If our entire focus is finding a mate and nothing more, then the moment we find him/her, we are already heading for a boredom+unrealisticexpectations=disaster. The marriage is already doomed, as we are essentially saying, “I’m choosing to marry you, and by the life I’m currently living I am demonstrating that I’m choosing not to concern myself with anything other than you. Therefore, I’m counting on all of my excitement, fulfillment, passion, compassion, good works, fun, and pleasure, to come from you.” Yikes, needy much? I’d be lying if I said there haven’t been times where I’ve put that kind of pressure on my husband, due to that same nasty habit I picked up long ago of being too lazy or scared to look at my own life and what I wanted to make of it.

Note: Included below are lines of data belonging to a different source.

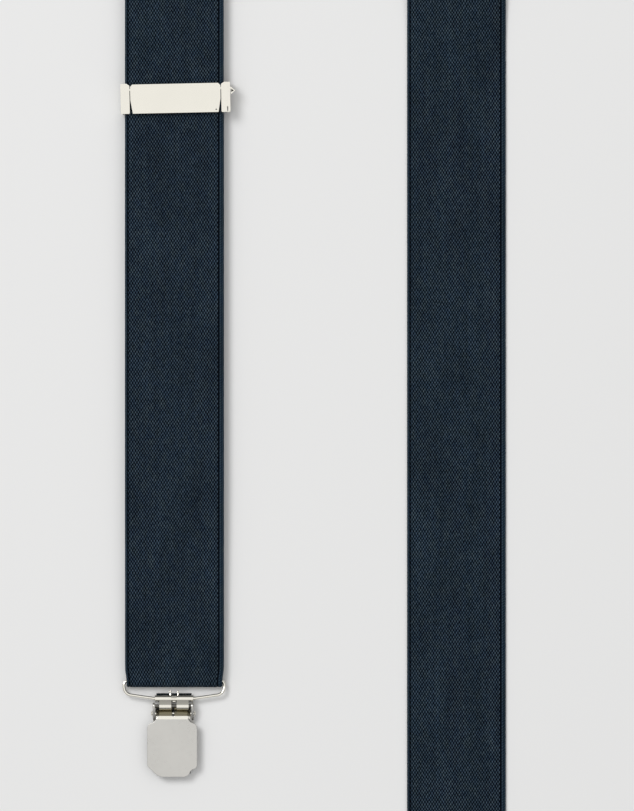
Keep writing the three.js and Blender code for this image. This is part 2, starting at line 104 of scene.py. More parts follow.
# ------------------------------------------------------------------ node helpers
class Nodes:
    def __init__(self, name):
        self.m = bpy.data.materials.new(name)
        self.m.use_nodes = True
        self.t = self.m.node_tree
        self.t.nodes.clear()
        self.out = self.t.nodes.new("ShaderNodeOutputMaterial")
        self.b = self.t.nodes.new("ShaderNodeBsdfPrincipled")
        self.t.links.new(self.b.outputs[0], self.out.inputs[0])

    def set(self, **k):
        for n, v in k.items():
            self.b.inputs[n.replace("_", " ")].default_value = v
        return self

    def _in(self, sock, v):
        if v is None:
            return
        if hasattr(v, "is_output") or isinstance(v, bpy.types.NodeSocket):
            self.t.links.new(v, sock)
        else:
            sock.default_value = v

    def math(self, op, a, b=None, c=None, clamp=False):
        n = self.t.nodes.new("ShaderNodeMath")
        n.operation = op
        n.use_clamp = clamp
        self._in(n.inputs[0], a)
        self._in(n.inputs[1], b)
        self._in(n.inputs[2], c)
        return n.outputs[0]

    def ramp(self, fac, stops, interp="LINEAR"):
        n = self.t.nodes.new("ShaderNodeValToRGB")
        n.color_ramp.interpolation = interp
        e = n.color_ramp.elements
        while len(e) < len(stops):
            e.new(0.5)
        for i, (p, c) in enumerate(stops):
            e[i].position = p
            e[i].color = (*c, 1) if len(c) == 3 else c
        self._in(n.inputs[0], fac)
        return n.outputs[0]

    def remap(self, v, a, b, c=0.0, d=1.0, kind="SMOOTHSTEP"):
        n = self.t.nodes.new("ShaderNodeMapRange")
        n.interpolation_type = kind
        self._in(n.inputs["Value"], v)
        for k, x in (("From Min", a), ("From Max", b), ("To Min", c), ("To Max", d)):
            n.inputs[k].default_value = x
        return n.outputs[0]

    def mix(self, fac, a, b, kind="MIX"):
        n = self.t.nodes.new("ShaderNodeMix")
        n.data_type = "RGBA"
        n.blend_type = kind
        self._in(n.inputs[0], fac)
        self._in(n.inputs[6], a if not isinstance(a, tuple) else (*a, 1))
        self._in(n.inputs[7], b if not isinstance(b, tuple) else (*b, 1))
        return n.outputs[2]

    def noise(self, vec, scale, detail=3, rough=0.55, dims="3D"):
        n = self.t.nodes.new("ShaderNodeTexNoise")
        n.noise_dimensions = dims
        self._in(n.inputs["Vector"], vec)
        n.inputs["Scale"].default_value = scale
        n.inputs["Detail"].default_value = detail
        n.inputs["Roughness"].default_value = rough
        return n.outputs["Fac"]

    def combine(self, x, y, z=0.0):
        n = self.t.nodes.new("ShaderNodeCombineXYZ")
        for s, v in zip(n.inputs, (x, y, z)):
            self._in(s, v)
        return n.outputs[0]

    def split(self, v):
        n = self.t.nodes.new("ShaderNodeSeparateXYZ")
        self._in(n.inputs[0], v)
        return n.outputs

    def uv(self, name="weave"):
        n = self.t.nodes.new("ShaderNodeUVMap")
        n.uv_map = name
        return n.outputs[0]

    def obj(self):
        return self.t.nodes.new("ShaderNodeTexCoord").outputs["Object"]

    def bump(self, height, distance, strength=1.0, normal=None):
        n = self.t.nodes.new("ShaderNodeBump")
        n.inputs["Strength"].default_value = strength
        n.inputs["Distance"].default_value = distance
        self._in(n.inputs["Height"], height)
        self._in(n.inputs["Normal"], normal)
        return n.outputs[0]

    def link(self, name, v):
        self._in(self.b.inputs[name], v)
        return self


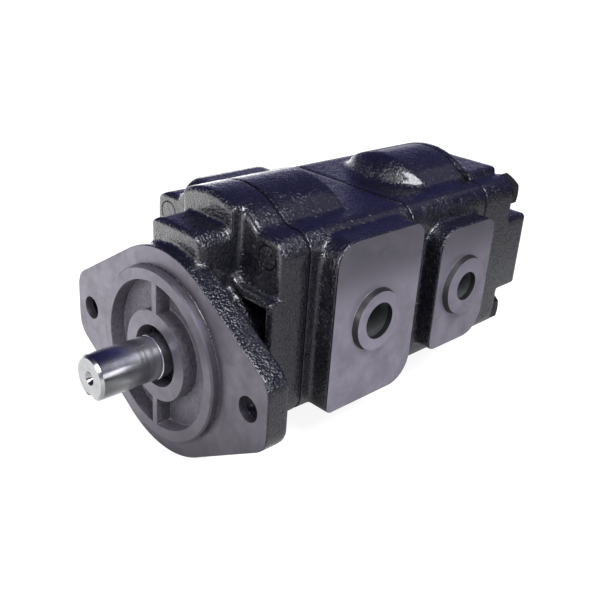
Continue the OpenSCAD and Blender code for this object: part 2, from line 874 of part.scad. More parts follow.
// Splined bar or socket; clear widens a socket
module spline(clear) {
    teeth = 12;
    inner = quill_r - 1.2 + clear;
    outer = quill_r + clear;
    half = 90 / teeth;
    polygon([for (i = [0:teeth - 1]) each [
        on_circle(inner, i * 360 / teeth - half * 1.15),
        on_circle(outer, i * 360 / teeth - half * 0.75),
        on_circle(outer, i * 360 / teeth + half * 0.75),
        on_circle(inner, i * 360 / teeth + half * 1.15),
    ]]);
}

module drive_shaft() {
    rear_end = joint_b - end_play;
    step_x = cover_bush_x - 1;
    color(steel) difference() {
        union() {
            cone_x(-shaft_reach, chamfer, shaft_r - chamfer, shaft_r);
            bar_x(-shaft_reach + chamfer, shaft_reach + step_x - 2 * chamfer, shaft_r);
            cone_x(step_x - chamfer, chamfer, shaft_r, journal_r);
            bar_x(step_x, rear_end - step_x, journal_r);
            gear_x(front_gear_x, front_gear_w, 90);
        }
        // Fine groove round the shaft in front of the seal
        difference() {
            bar_x(shaft_groove_x, shaft_groove_w, shaft_r + cut);
            bar_x(shaft_groove_x - cut, shaft_groove_w + 2 * cut, shaft_r - shaft_groove_depth);
        }
        cone_x(-shaft_reach - graze, centre_hole_r, centre_hole_r, 0.5);
        translate([-shaft_reach - cut, -keyway_w / 2, -shaft_r - cut])
            cube([keyway_len + cut, keyway_w, keyway_depth + cut]);
        along_x(rear_end - quill_socket, quill_socket + cut) spline(spline_play);
    }
}

module spline_quill() {
    color(steel) {
        along_x(joint_b - quill_socket, section_wall + 2 * quill_socket) spline(0);
        bar_x(joint_b, section_wall, quill_r);
    }
}

module rear_drive_gear() {
    front = chamber_2 + end_play;
    color(steel) difference() {
        union() {
            bar_x(front, joint_c - end_play - front, journal_r);
            gear_x(rear_gear_x, rear_gear_w, 90);
        }
        along_x(front - cut, quill_socket + cut) spline(spline_play);
    }
}

// Driven gear between the faces x1 and x2, meshed from above
module driven_gear(x1, x2, gear_x0, w) {
    color(steel) {
        bar_x(x1 + end_play, x2 - x1 - 2 * end_play, journal_r, 0, centre_distance);
        gear_x(gear_x0, w, -90 + 180 / tooth_count, centre_distance);
    }
}

module front_driven_gear() {
    driven_gear(joint_a, joint_b, front_gear_x, front_gear_w);
}

module rear_driven_gear() {
    driven_gear(chamber_2, joint_c, rear_gear_x, rear_gear_w);
}

front_cover();
front_housing();
rear_housing();
rear_cover();
tie_bolts();
tie_bolt_washers();
dowel_pins(joint_a);  // front_dowel_pins
dowel_pins(joint_b);  // middle_dowel_pins
dowel_pins(joint_c);  // rear_dowel_pins
joint_seal(joint_a);  // front_joint_seal
joint_seal(joint_b);  // middle_joint_seal
joint_seal(joint_c - joint_seal_t);  // rear_joint_seal
shaft_snap_ring();
shaft_seal_case();
shaft_seal_lip();
shaft_seal_spring();
cover_bush();
section_seal();
bearing_block(0);  // bearing_block_1
bearing_block(1);  // bearing_block_2
bearing_block(2);  // bearing_block_3
bearing_block(3);  // bearing_block_4
journal_bushes(0);  // journal_bushes_1
journal_bushes(1);  // journal_bushes_2
journal_bushes(2);  // journal_bushes_3
journal_bushes(3);  // journal_bushes_4
block_seal(0);  // block_seal_1
block_seal(1);  // block_seal_2
block_seal(2);  // block_seal_3
block_seal(3);  // block_seal_4
backup_strips(0);  // backup_strips_1
backup_strips(1);  // backup_strips_2
backup_strips(2);  // backup_strips_3
backup_strips(3);  // backup_strips_4
drive_shaft();
spline_quill();
rear_drive_gear();
front_driven_gear();
rear_driven_gear();
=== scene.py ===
"""Looks of a tandem gear pump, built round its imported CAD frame.

X runs rearwards along the drive shaft, Z is up, and the outlet ports face -Y. Sizes are in millimetres
until a mesh is finished, and then in metres.
"""

import json
import logging
import math
from dataclasses import dataclass
from enum import Enum
from typing import Any

import bmesh
import bpy
from mathutils import Matrix, Vector, noise
from mathutils.bvhtree import BVHTree

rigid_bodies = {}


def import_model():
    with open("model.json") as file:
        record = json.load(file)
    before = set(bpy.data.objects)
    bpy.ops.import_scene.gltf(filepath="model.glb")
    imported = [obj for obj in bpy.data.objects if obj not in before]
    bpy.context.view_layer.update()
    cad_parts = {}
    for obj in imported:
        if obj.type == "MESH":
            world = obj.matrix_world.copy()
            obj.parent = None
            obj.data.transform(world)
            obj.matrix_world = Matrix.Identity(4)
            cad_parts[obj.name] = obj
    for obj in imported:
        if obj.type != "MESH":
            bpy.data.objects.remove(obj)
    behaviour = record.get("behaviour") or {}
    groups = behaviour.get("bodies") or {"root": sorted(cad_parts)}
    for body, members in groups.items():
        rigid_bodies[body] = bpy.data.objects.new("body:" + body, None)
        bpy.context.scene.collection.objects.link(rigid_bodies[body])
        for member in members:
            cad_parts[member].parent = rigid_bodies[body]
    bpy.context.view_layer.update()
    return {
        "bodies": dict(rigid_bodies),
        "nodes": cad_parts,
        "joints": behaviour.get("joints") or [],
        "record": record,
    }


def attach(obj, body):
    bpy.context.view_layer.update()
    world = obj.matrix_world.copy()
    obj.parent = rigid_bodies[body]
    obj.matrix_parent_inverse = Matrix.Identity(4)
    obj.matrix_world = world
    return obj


LOG = logging.getLogger("gear_pump")
MM = 0.001
PER_METRE = 1000.0
FAR = 1000.0

Colour = tuple[float, float, float, float]


def grey(level: float, warm: float = 0.0) -> Colour:
    """A linear grey; warm above 0 leans to brown and below 0 to blue."""
    return (level * (1 + warm), level, level * (1 - warm), 1.0)


class Wire:
    """An output socket, on which Python's operators add Math nodes."""

    def __init__(self, graph: "Graph", socket: bpy.types.NodeSocket | None) -> None:
        """Keep the socket and the graph that it belongs to."""
        self.graph = graph
        self.socket = socket

    def _math(self, operation: str, first: Any, second: Any) -> "Wire":
        """A Math node of that operation."""
        return self.graph.node("ShaderNodeMath", {"operation": operation}, {0: first, 1: second})

    def __add__(self, other: Any) -> "Wire":
        """Sum."""
        return self._math("ADD", self, other)

    __radd__ = __add__

    def __sub__(self, other: Any) -> "Wire":
        """Difference."""
        return self._math("SUBTRACT", self, other)

    def __rsub__(self, other: Any) -> "Wire":
        """Reflected difference, as in 1 - mask."""
        return self._math("SUBTRACT", other, self)

    def __mul__(self, other: Any) -> "Wire":
        """Product."""
        return self._math("MULTIPLY", self, other)

    __rmul__ = __mul__

    def __pow__(self, other: Any) -> "Wire":
        """Power."""
        return self._math("POWER", self, other)

    def most(self, other: Any) -> "Wire":
        """The greater of the two."""
        return self._math("MAXIMUM", self, other)

    def size(self) -> "Wire":
        """The value without its sign."""
        return self._math("ABSOLUTE", self, 0.0)

    def span(self, other: "Wire") -> "Wire":
        """Distance whose parts on two axes are this value and the other."""
        return (self**2.0 + other**2.0) ** 0.5


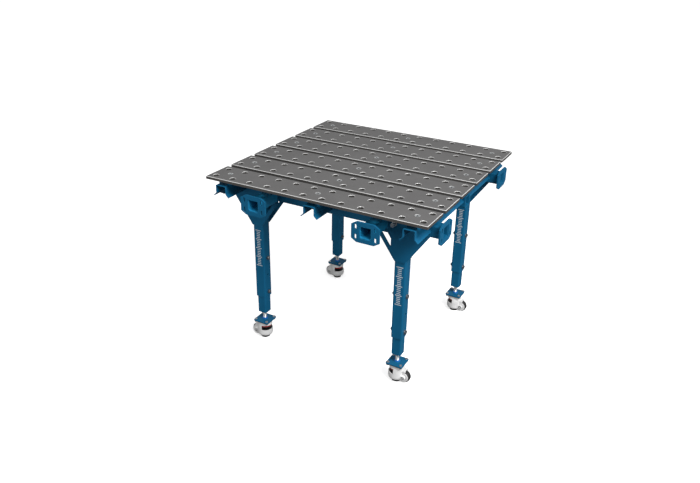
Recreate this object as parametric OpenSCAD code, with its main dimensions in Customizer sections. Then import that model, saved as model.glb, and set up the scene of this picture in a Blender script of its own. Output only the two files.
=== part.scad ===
// Welding table: a slatted steel worktop with a grid of fixture holes, a frame of
// folded beams and square tubes with receiver sockets on all four sides, and four
// telescopic legs that stand on levelling casters.
// The origin is on the floor under the middle of the worktop. X runs along the slats,
// Y to the back, Z up.

/* [Worktop] */
// Height of the working surface above the floor
table_h = 958; // [940:1:1000]
// Distance between neighbouring fixture holes
pitch = 100; // [90:5:110]
// Fixture holes along one slat
holes_per_row = 12; // [10:2:14]
// Number of slats, front to back
slat_count = 6; // [6:2:8]
// Gap between two slats
slat_gap = 30; // [20:1:40]
// Thickness of a slat
slat_t = 15; // [12:1:18]
// Diameter of a fixture hole
hole_d = 28; // [16:1:28]
// Chamfer round a fixture hole
hole_chamfer = 1.6; // [0.5:0.1:2]
// Chamfer along the slat's upper edges
edge_chamfer = 2; // [0.5:0.5:3]

/* [Slat fixing] */
// Free height between slats and beams
slat_lift = 20; // [15:1:25]
// Diameter of the countersunk screws
screw_d = 12; // [10:1:12]
// Diameter of their heads
screw_head_d = 24; // [20:1:24]

/* [Beams] */
// Width over a beam's two side walls
beam_w = 60; // [56:1:70]
// Height of the side walls down to the flared lips
beam_wall_h = 40; // [36:1:44]
// Length of a flared lip
beam_lip = 20; // [12:1:22]
// Sheet thickness
beam_t = 4; // [3:0.5:5]
// Bend radius on the inside of a fold
beam_bend = 3; // [1:0.5:4]

/* [Tubes] */
// Side of the crossbars, receiver tubes and outer legs
tube_w = 60; // [60:1:62]
// Wall of those tubes
tube_wall = 4; // [4:0.5:4.5]
// Outer corner radius of those tubes
tube_r = 8; // [6:1:9]
// Top of the beams down to the top of the crossbars
crossbar_drop = 29.5; // [28:0.5:32]
// How far the middle crossbar sticks out past the outer beam's side wall
middle_reach = 22; // [18:1:40]

/* [Receivers] */
// How far a receiver's face stands out past the worktop
receiver_out = 15; // [10:1:30]
// Width of a receiver flange
flange_w = 140; // [136:1:142]
// Height of a receiver flange
flange_h = 100; // [96:1:110]
// Thickness of a receiver flange
flange_t = 8; // [6:1:10]
// How far a tube's end stands back inside its flange
tube_back = 4; // [3:0.5:5]
// Distance between the bolt slots, side to side
slot_pitch_w = 98; // [94:1:100]
// Distance between the bolt slots, top to bottom
slot_pitch_h = 48; // [44:1:52]
// Length of a bolt slot
slot_l = 24; // [16:1:28]
// Width of a bolt slot
slot_w = 11; // [9:0.5:12]

/* [Leg plates] */
// Thickness of the plates on both sides of a leg
plate_t = 6; // [4:0.5:8]
// Bottom of the plates, below the working surface
plate_drop = 280; // [260:1:300]
// Slope of the plates' sides: rise over run
plate_slope = 1.4286; // [1.3:0.01:1.6]

/* [Legs] */
// Lower end of the outer leg above the floor
outer_leg_z = 258; // [240:1:270]
// Side of the inner leg tube
inner_w = 50; // [48:0.5:50.5]
// Lower end of the inner leg above the floor
inner_leg_z = 159; // [150:1:170]
// Travel of the inner leg
leg_travel = 200; // [100:50:200]
// Height of the upper clamp bolt above the floor
bolt_z = 488; // [480:1:500]
// Distance between neighbouring clamp holes
bolt_pitch = 100; // [90:5:100]
// Diameter of the clamp bolts
bolt_d = 12; // [10:1:12]

/* [Feet] */
// Side of the foot plate
foot_w = 90; // [86:1:94]
// Top of the foot plate above the floor
foot_z = 110; // [110:1:112]
// Diameter of the foot stud
stud_d = 20; // [16:1:20]
// Spacing of the foot plate's bolts
foot_bolt_pitch = 70; // [68:1:72]

/* [Casters] */
// Radius of the wheel
wheel_r = 32; // [31:0.5:32]
// Height of the wheel above the floor while the levelling pad carries the table
wheel_gap = 1.5; // [0.5:0.5:1.5]
// Width of the wheel
wheel_w = 24; // [22:1:26]
// Distance from the swivel axis to the wheel's axle
caster_offset = 44; // [43:0.5:46]
// Greatest radius of the housing
housing_r = 42; // [41:0.5:44]
// Radius of the levelling pad
pad_r = 24; // [20:0.5:24]
// Thickness of the levelling pad's rim
pad_t = 5; // [4:0.5:5]

/* [Hidden] */

frame_blue = [0.07, 0.29, 0.41];
slat_grey = [0.44, 0.44, 0.44];
zinc = [0.72, 0.73, 0.74];
dark_steel = [0.22, 0.22, 0.23];
housing_grey = [0.82, 0.82, 0.82];
black = [0.10, 0.10, 0.11];
rubber_black = [0.05, 0.05, 0.05];

eps = 0.01;
fit = 0.05;

slat_l = holes_per_row * pitch - slat_gap;
slat_w = 2 * pitch - slat_gap;
depth = slat_count * 2 * pitch - slat_gap;

beam_x = (holes_per_row - 2) * pitch / 2;
beam_y = (slat_count - 1) * pitch;
beam_l = depth - 4;
beam_top = table_h - slat_t - slat_lift;

leg_x = beam_x - pitch;
leg_y = depth / 2 - pitch - slat_w / 2;
crossbar_top = beam_top - crossbar_drop;
crossbar_z = crossbar_top - tube_w / 2;
crossbar_bottom = crossbar_top - tube_w;

face_x = slat_l / 2 + receiver_out;
face_y = depth / 2 + receiver_out;
receiver_x = leg_x - pitch;

// Gusset plates stand against the crossbars and the outer legs
plate_y = leg_y + tube_w / 2;
plate_bottom = table_h - plate_drop;
plate_foot = 28;
plate_inner_x = receiver_x - tube_w / 2;
plate_outer_x = beam_x + 40;

inner_wall = 4;
inner_r = 6;
slot_clear = 0.5;
inner_leg_top = bolt_z + leg_travel + 37;

plate_foot_t = 6;
caster_plate_t = 3;
caster_top = foot_z - plate_foot_t;
housing_top = 97;
stem_r = 7;
thumb_r = 36;
thumb_z = 66.3;
thumb_t = 13.2;
thumb_hub_r = 15;
thumb_hub_h = 13;
axle_r = 5;
axle_z = wheel_r + wheel_gap;

// ---------- shared shapes ----------

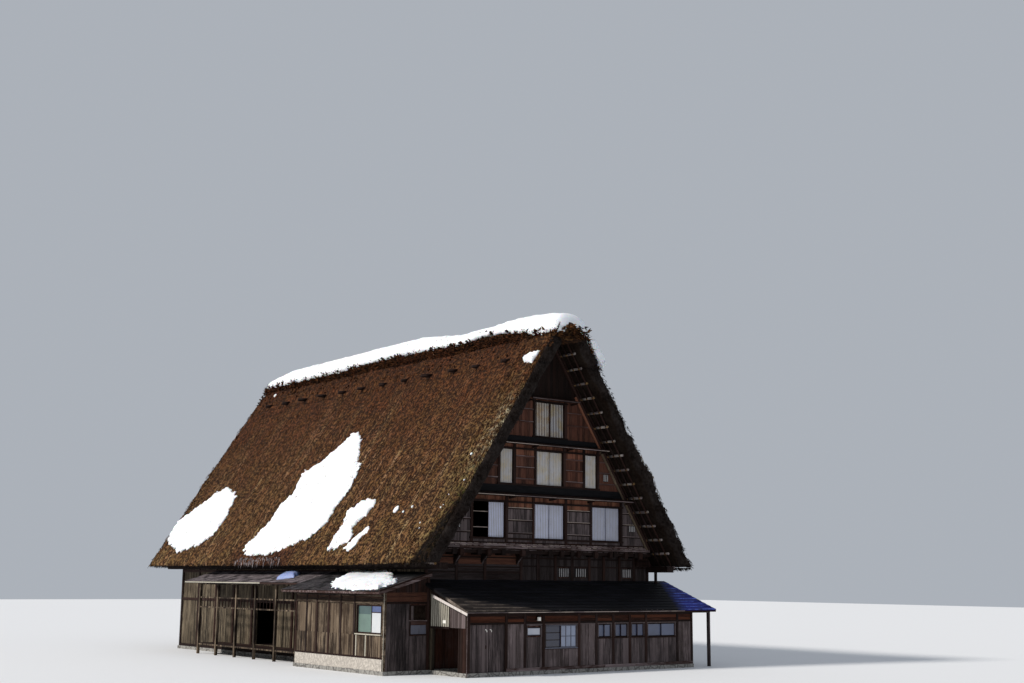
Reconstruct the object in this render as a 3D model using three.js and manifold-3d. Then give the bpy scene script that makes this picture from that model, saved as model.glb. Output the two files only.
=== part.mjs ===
// A steep thatched farmhouse with a long ridge, three attic storeys in each gable,
// a lean-to annex across the front gable and a lean-to wing with a veranda on its left side.
// Millimetres, +Z up. The origin is on the ground under the middle of the front wall,
// +X runs to the right along the front and +Y runs back along the ridge.

import * as THREE from "three";
import { mergeVertices } from "three/addons/utils/BufferGeometryUtils.js";
import Module from "manifold-3d";

const wasm = await Module();
wasm.setup();

// Driving dimensions
const KEN = 1820; // the bay between two posts
const HALF_KEN = KEN / 2;
const HALF_WIDTH = 6000; // outer face of the side walls
const WALL = 150;
const THIN_WALL = 120;
const FRONT_FACE = -50; // outer face of the front wall at ground level
const JETTY = 350; // the attic gables stand this far out over the walls below
const LENGTH = 12 * KEN; // between the outer faces of the attic gables
const FOOTING_TOP = 150;
const GAP = 0.3; // between faces that rest on each other in a turned group
const SLACK = 0.4; // keeps sloping ends clear of the roof
const MARGIN = 10; // cutting tools and lapped parts reach this much further

// Roof
const APEX_Z = 14950; // where the outer faces of the two slopes would meet
const EAVE_X = 7200;
const EAVE_Z = 4040;
const THATCH = 620; // thickness square to the slope
const VERGE = 1290; // overhang beyond the gables
const RISE = (APEX_Z - EAVE_Z) / EAVE_X;
const PITCH = Math.atan(RISE);
const LATTICE = 100;
const LATTICE_OVERHANG = 980;
const RAFTER = 250;
const RAFTER_WIDTH = 200;
const FRAMES = 6;
const PURLINS = 17;
const PURLIN_WIDTH = 90;

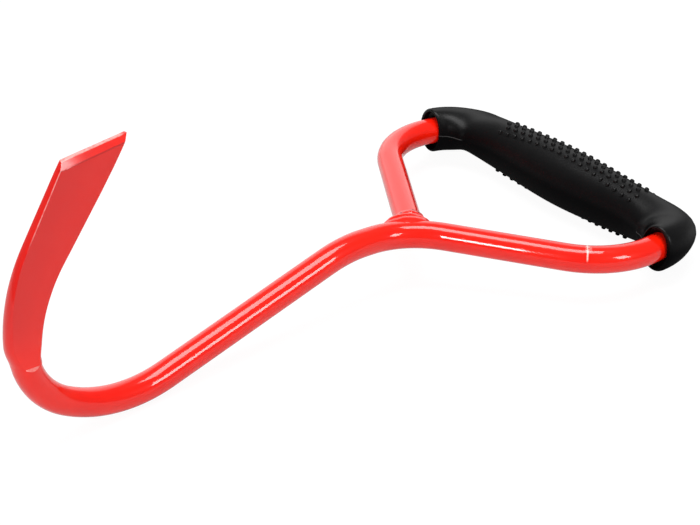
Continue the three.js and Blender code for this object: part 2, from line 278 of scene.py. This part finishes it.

Two individuals who spend time seeking learning and developing their healthy interests and hobbies are going to be able to go out into the world --either together or separately-- and come back home, together, and share the new insights they have garnered. They will learn from each other, they will grow as individuals, and their synergy will be unstoppable. They become a force to be reckoned with in their life as a couple, far more than the sum of their parts. They will be able to more positively impact their children and their communities, and are more likely to become intentional about their purpose in life. Not to mention, each person’s desire to learn about the other increases, which leads to more love for each other, which leads to more service to one another, the glue that holds a couple together.
Developing this as a single person is crucial to getting out of the waiting mentality and finding fulfillment in the infinite areas there are in which to serve, love, and play. And more likely than not, it’s in taking your eyes off of the supposed “Holy Grail” that you become relaxed, joyous, and interesting enough for the right one to take notice.
But even if not...
For whosoever will save his life shall lose it: and whosoever will lose his life for my sake shall find it.